Broder Brodersen was a quiet, serious-minded man, anxious to give his boys the

best possible training for life. Although his income was small, he managed somehow to provide private tutors for them. Both he and his wife were earnest

Christians, and the fine example of their own lives was no doubt of greater value to their boys than the formal instruction they received from hired teachers. Thus an early biographer of the Brorsons writes: “Their good parents earnestly instructed their boys in all that was good, but especially in the fear and knowledge of God. Knowing that a good example is more productive of good than the best precept, they were not content with merely teaching them what is

good, but strove earnestly to live so that their own daily lives might present a worthy pattern for their sons to follow.”

Broder Brodersen was not granted the privilege of seeing his sons attain their honored manhood. He died in 1704, when the eldest of them was fourteen and

the youngest only ten years old.

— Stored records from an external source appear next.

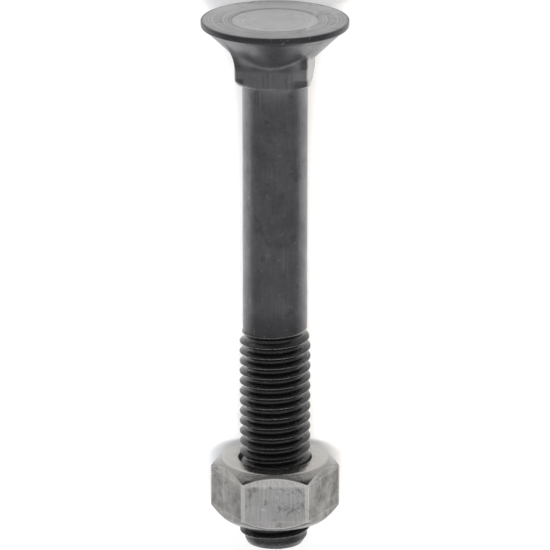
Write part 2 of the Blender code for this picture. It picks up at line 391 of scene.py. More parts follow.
corner_reach = NECK_HALF * sqrt(2)
foot_level = FOOT_ROUND - NECK_FOOT
cone_foot = -HEAD_LAND - (HEAD_RADIUS - COLLAR_RADIUS) / tan(CONE_LEAN)
fillet_foot = cone_foot - ROOT_OF_NECK * tan(CONE_LEAN / 2)
fillet_top = fillet_foot + ROOT_OF_NECK * sin(CONE_LEAN)


def soft_max(first, second, width):
    share = max(width - abs(first - second), 0.0) / width
    return max(first, second) + share * share * width / 4


def flats_reach(sides, half, edge_round, turn):
    """From the axis to a bar with flats and rounded edges, at an angle from the middle of a flat."""
    if half * tan(turn) < (half - edge_round) * tan(pi / sides):
        return half / cos(turn)
    centre = (half - edge_round) / cos(pi / sides)
    along = centre * cos(pi / sides - turn)
    return along + sqrt(along * along - centre * centre + edge_round * edge_round)


def turned_reach(level):
    """From the axis to the cone and the fillet under it."""
    if level > fillet_top:
        return cone_reach(level)
    above = max(level - fillet_foot, 0.0)
    return COLLAR_RADIUS + ROOT_OF_NECK - sqrt(ROOT_OF_NECK * ROOT_OF_NECK - above * above)


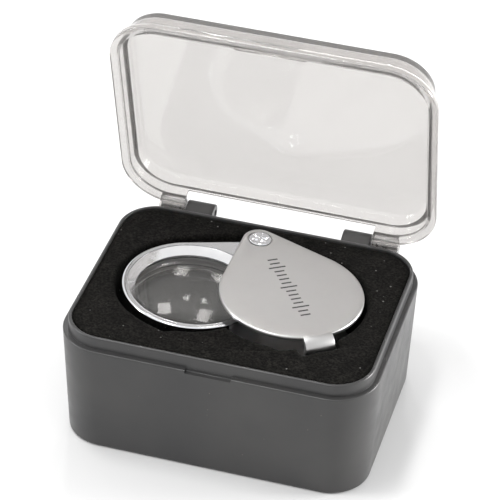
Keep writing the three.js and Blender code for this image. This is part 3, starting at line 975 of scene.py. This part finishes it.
def make_studio():
    make_floor()
    world = bpy.data.worlds.new("studio")
    world.use_nodes = True
    world.node_tree.nodes["Background"].inputs["Color"].default_value = (1, 1, 1, 1)
    world.node_tree.nodes["Background"].inputs["Strength"].default_value = WORLD_STRENGTH
    scene = bpy.context.scene
    scene.world = world
    scene.view_settings.view_transform = "Standard"
    softbox("overhead", (-0.16, -0.04, 0.8), size=(0.3, 0.1), watts=2.4)
    softbox("rear_window_left", (-0.2, 0.5, 0.62), size=(0.045, 0.08), watts=0.6)
    softbox("rear_window_right", (-0.05, 0.5, 0.62), size=(0.045, 0.08), watts=0.6)
    softbox("left_window", (-0.7, -0.25, 0.35), size=(0.2, 0.3), watts=3.0)
    softbox("right_window", (0.7, 0.3, 0.12), size=(0.3, 0.2), watts=9.0, aim=CASE_RIGHT_FACE)


def make_camera():
    away = Vector((
        math.sin(CAMERA_AZIMUTH) * math.cos(CAMERA_ELEVATION),
        -math.cos(CAMERA_AZIMUTH) * math.cos(CAMERA_ELEVATION),
        math.sin(CAMERA_ELEVATION),
    ))
    data = bpy.data.cameras.new("camera")
    data.lens = CAMERA_LENS
    data.sensor_width = CAMERA_SENSOR
    data.clip_start = CAMERA_CLIP
    camera = bpy.data.objects.new("camera", data)
    bpy.context.scene.collection.objects.link(camera)
    camera.location = CAMERA_AIM + away * CAMERA_DISTANCE
    look = (-away).to_track_quat("-Z", "Y").to_matrix().to_4x4()
    camera.rotation_euler = (look @ Matrix.Rotation(CAMERA_ROLL, 4, "Z")).to_euler()
    bpy.context.scene.camera = camera


# ---- Build -------------------------------------------------------------------------------------
make_camera()
make_studio()

black = moulded_black()
foam = flocked_foam()
nickel = satin_nickel()
chrome = polished_chrome()
glass = coated_glass()
steel = turned_metal("plain_steel", (0.45, 0.45, 0.46), roughness=0.3)

make_base(black)
make_lid(clear_moulding())
make_foam("foam_pad", "bottom_foam", foam)
make_foam("foam_insert", "pocket_foam", foam)
tongue = make_foam("foam_tongue", "pressed_foam", foam)
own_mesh(tongue)
make_housing(nickel)
make_scale(printing_ink())
make_rivet(chrome)
make_lens_frame(chrome)
turned = turned_chrome()
make_retainer("front_bevel_ring", "retainer_front", lens_place, turned)
make_retainer("rear_bevel_ring", "retainer_rear", lens_back_place, turned)
make_lens("front_glass", "lens_front", lens_place, glass)
make_lens("rear_glass", "lens_rear", lens_back_place, glass)
make_spacer(turned_metal("barrel_grey", (0.42, 0.39, 0.36), roughness=0.35))
for node, name, body, width in (
    ("hinge_pin_left", "left_pin", "case", PIN_EDGE),
    ("hinge_pin_right", "right_pin", "case", PIN_EDGE),
    ("rivet_washer", "rear_washer", "loupe", WASHER_EDGE),
    ("friction_washer_front", "front_shim", "loupe", WASHER_EDGE),
    ("friction_washer_rear", "rear_shim", "loupe", WASHER_EDGE),
):
    make_trim(node, name, body, steel, "steel", width)
brass = turned_metal("turned_brass", (0.5, 0.36, 0.14), roughness=0.3)
make_trim("pivot_sleeve", "brass_sleeve", "loupe", brass, "brass_sleeve", WASHER_EDGE)

bpy.context.view_layer.update()
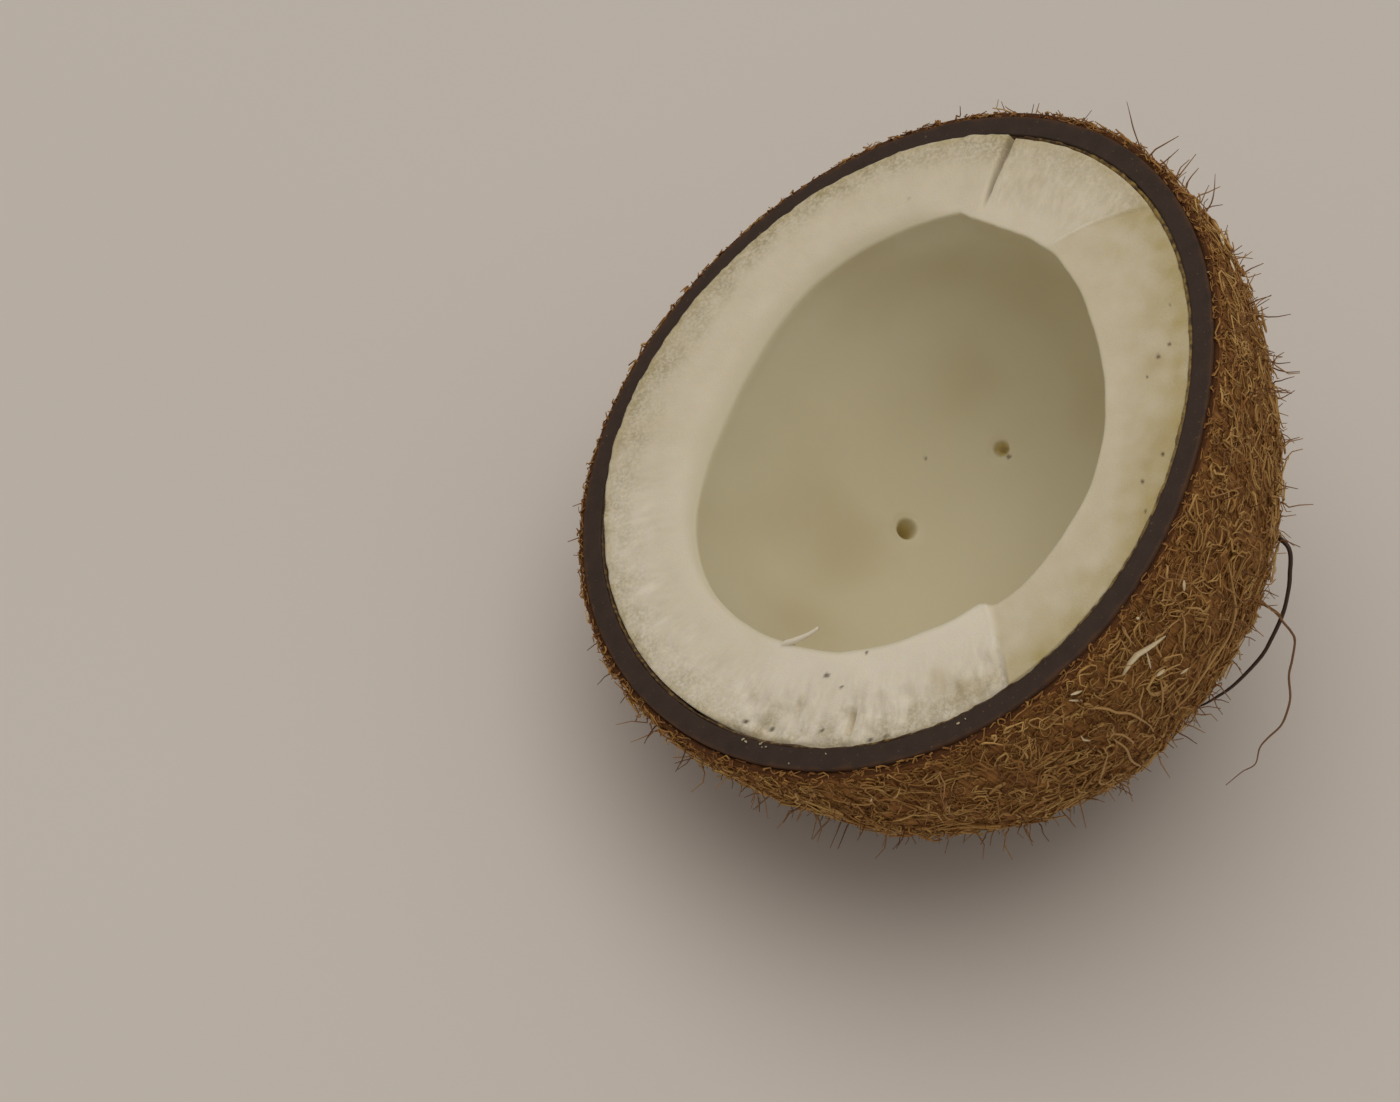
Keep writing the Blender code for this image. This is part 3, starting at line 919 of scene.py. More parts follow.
    def widened(self, places: np.ndarray, out: np.ndarray) -> np.ndarray:
        """Places of the hollow moved outwards from the nut's axis, in millimetres at the hollow's radius."""
        return places * (1 + out[..., None] * [1, 1, 0] / NUT.hollow.radius)

    def gouge(self, azimuth: np.ndarray, share: np.ndarray, width: np.ndarray) -> np.ndarray:
        """Depth of the short split in the torn flesh, millimetres.

        Args:
            azimuth: degrees round the nut.
            share: way across the flesh, 0 at the shell and 1 at the hollow.
            width: the flesh's thickness, millimetres.

        Returns:
            A depth for each place.
        """
        at, across, deep, half_width, half_length = self.split
        sideways = (azimuth - at) * math.pi / 180 * self.split_radius
        lengthways = (share - across) * width
        return deep * np.exp(-(sideways / half_width) ** 4 - (lengthways / half_length) ** 4)

    def skin_tint(self, green: np.ndarray, share: np.ndarray, places: np.ndarray) -> np.ndarray:
        """The yellow-green band next to the skin, with a faint tint further in, where the flesh is green.

        Args:
            green: how green the flesh is.
            share: way across the flesh, 0 at the shell and 1 at the hollow.
            places: where it is, for the tint's unevenness.

        Returns:
            How strong the tint is at each place.
        """
        band = (0.30 + 0.05 * green) * (1 - smooth(share, 0.02, 0.06 + 0.30 * green))
        wide = 0.40 * green * (1 - 0.6 * smooth(share, 0.2, 1.0))
        return np.clip((band + wide) * (0.85 + 0.5 * roughness(places, 2.5, 2, 71)), 0, 1)

    def spotted(self, places: np.ndarray, spots: Sequence[tuple[float, ...]], hardness: int) -> np.ndarray:
        """Spots on the edge.

        Args:
            places: where the edge is.
            spots: azimuth, distance from the nut's axis, size and strength of each.
            hardness: 2 for a soft spot and 4 for one with a clear edge.

        Returns:
            How strong the spots are at each place.
        """
        total = np.zeros(places.shape[:-1])
        for at, out, size, strength in spots:
            away = np.linalg.norm(places[..., :2] - around(at, out)[:2], axis=-1)
            total = np.maximum(total, strength * np.exp(-(away / size) ** hardness))
        return total

    def wall(self, edge_height: np.ndarray) -> tuple[np.ndarray, dict[str, np.ndarray]]:
        """The hollow from just below its edge down to just short of its pole, with its marks.

        Args:
            edge_height: the broken edge's heights at the hollow.

        Returns:
            Places and each mark's values.
        """
        below = np.maximum(0.0, -edge_height) / NUT.hollow.depth
        start = np.degrees(np.arcsin(below ** (NUT.hollow.squareness / 2)))[None, :]
        rows = np.concatenate([
            np.linspace(0.6, 8, 9), np.linspace(11, 41, 11), np.linspace(43.4, 65.5, 45),
            np.linspace(67.5, 89.2, 11),
        ])[:, None]
        azimuth, latitude = np.broadcast_arrays(self.azimuths(), start + (90 - start) * rows / 90)
        places = NUT.hollow.points(azimuth, latitude)
        lip = self.lip(azimuth) * (1 - smooth(latitude, start, start + 9.0))
        places = self.widened(places, lip + self.swollen(azimuth) * (1 - smooth(latitude, start, start + 34.0)))
        places[..., 2] += np.maximum(edge_height, 0.0)[None, :] * (1 - smooth(latitude, 0.0, 5.0))
        normal = NUT.hollow.normals(azimuth, latitude)
        places = places + normal * (0.22 * roughness(places, 13.0, 2, 91) * smooth(latitude, 2, 12))[..., None]
        pit, sunk = np.zeros(azimuth.shape), np.zeros(azimuth.shape)
        (inside, outside), (high, off, spread) = self.funnel, self.burr
        for at, down, wide, deep in self.holes:
            across = np.linalg.norm(places - NUT.hollow.points(np.array(at), np.array(down)), axis=-1)
            funnel = 1 - smooth(across, wide / 2 - inside, wide / 2 + outside)
            pit, sunk = np.maximum(pit, funnel), np.maximum(sunk, funnel * deep)
            burr = np.exp(-((across - wide / 2 - off) / spread) ** 2)
            places = places + normal * (high * burr)[..., None]
        dirt = np.zeros(azimuth.shape)
        for at, down, size in self.debris:
            away = np.linalg.norm(places - NUT.hollow.points(np.array(at), np.array(down)), axis=-1)
            dirt = np.maximum(dirt, self.debris_tone * np.exp(-(away / size) ** 4))
        places = places + normal * sunk[..., None]
        marks = {mark: 0 * pit for mark in ("white", "crystal", "streak", "skin", "crack")} | {
            "hollow": 1 + 0 * pit,
            "stain": np.clip(0.25 * roughness(places, 16.0, 2, 99), 0, 1) * (1 - pit),
            "speck": dirt,
            # Painted light: the holes' funnels take the pale pit colour against the shade in them.
            "pit": smooth(pit, 0.05, 0.6),
            "grain_way": places * 0,
        }
        return places, marks

    def build(self, material: bpy.types.Material) -> bpy.types.Object:
        """Build the kernel as one closed piece that stands for the flesh solid.

        Args:
            material: its finish.

        Returns:
            The object.
        """
        grow = -NUT.shell_wall - NUT.seat_gap - self.back_gap
        back = NUT.shell.points(self.azimuths(), np.linspace(88, 5, self.back_rows)[:, None], grow)
        edge, edge_height, edge_marks = self.edge()
        wall, wall_marks = self.wall(edge_height)
        marks = {}
        for mark, values in edge_marks.items():
            blank = np.zeros((self.back_rows, *values.shape[1:]))
            marks[mark] = np.concatenate([blank, values, wall_marks[mark]])
        marks["skin"][:self.back_rows] = 1.0
        poles = [
            NUT.placed(NUT.shell.points(np.array(0.0), np.array(90.0), grow)),
            NUT.placed(NUT.hollow.points(np.array(0.0), np.array(90.0))),
        ]
        mesh = bowl_mesh("flesh_broken", NUT.placed(np.concatenate([back, edge, wall])), poles, marks)
        obj = piece("flesh_broken", mesh, material)
        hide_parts("flesh")
        return obj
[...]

Upon realizing that he must leave them, he is said to have comforted himself with the words of Kingo:

If for my children I

Would weep and sorrow

And every moment cry:

Who shall tomorrow

With needful counsel, home and care provide them?

The Lord still reigns above,

He will with changeless love

Sustain and guide them.

Nor was the faith of the dying pastor put to shame. A year after his death, his widow married his successor in the pastorate, Pastor Ole Holbeck, who proved

himself a most excellent stepfather to his adopted sons.

Reverend Holbeck personally taught the boys until Nicolaj, and a year later, Broder and Hans Adolph were prepared to enter the Latin school at Ribe. This

old and once famous school was then in a state of decay. The town itself had declined from a proud city, a favored residence of kings and nobles, to an insignificant village of about fifteen hundred inhabitants. Of its former glory only a few old buildings and, especially, the beautiful cathedral still remained.

And the Latin school had shared the fate of the city. Its once fine buildings were decaying; its faculty, which in former times included some of the best known savants of the country, was poorly paid and poorly equipped; and the number of

its students had shrunk from about 1200 to less than a score. Only the course of study remained unchanged from the Middle Ages. Latin and religion were still the main subjects of instruction. It mattered little if the student could neither speak nor write Danish correctly, but he must be able to define the finest points in a Latin grammar of more than 1200 pages. Attendance at religious services was compulsory; but the services were cold and spiritless, offering little attraction to an adolescent youth.

The boys completed their course at Ribe and entered the university of Copenhagen, Nicolaj in the fall of 1710 and the younger brothers a year later.

But the change offered them little improvement. The whole country suffered from a severe spiritual decline. Signs of an awakening were here and there, but

not at the university where Lutheran orthodoxy still maintained its undisputed reign of more than a hundred years, though it had now become more dry and

spiritless than ever.

The brothers all intended to prepare for the ministry. But after two years Nicolaj for various reasons left the University of Copenhagen to complete his course at

the University of Kiel. Broder remained at Copenhagen, completing his course there in the spring of 1715. Hans Adolph studied for three years more and, even

then, failed to complete his course.

Hans Adolph Brorson

Hans Adolph Brorson

It was a period of transition and spiritual unrest. The spiritual revival now clearly discernible throughout the country had at last reached the university. For the first time in many years the prevailing orthodoxy with its settled answers to every question of faith and conduct was meeting an effective challenge. Many turned

definitely away from religion, seeking in other fields such as history, philosophy and especially the natural sciences for a more adequate answer to their problems than religion appeared to offer. Others searched for a solution of their difficulty in new approaches to the old faith. The result was a spiritual confusion such as often precedes the dawn of a new awakening. And Brorson appears to have been

caught in it. His failure to complete his course was by no means caused by indolence. He had, on the contrary, broadened his studies to include a number of subjects foreign to his course, and he had worked so hard that he had seriously

impaired his health. But he had lost his direction, and also, for the time being, all interest in theology.

It was, therefore, as a somewhat spiritually confused and physically broken young man that he gave up his studies and returned to his home at Randrup. His

brothers were already well started upon their conspicuously successful careers, while he was still drifting, confused and uncertain, a failure, as some no doubt would call him. His good stepfather, nevertheless, received him with the utmost

kindness. If he harbored any disappointment in him, he does not appear to have

shown it. His stepson remained with him for about a year, assisting him with whatever he could, and had then so far recovered that he was able to accept a position as tutor in the family of his maternal uncle, Nicolaj Clausen, at Løgum Kloster.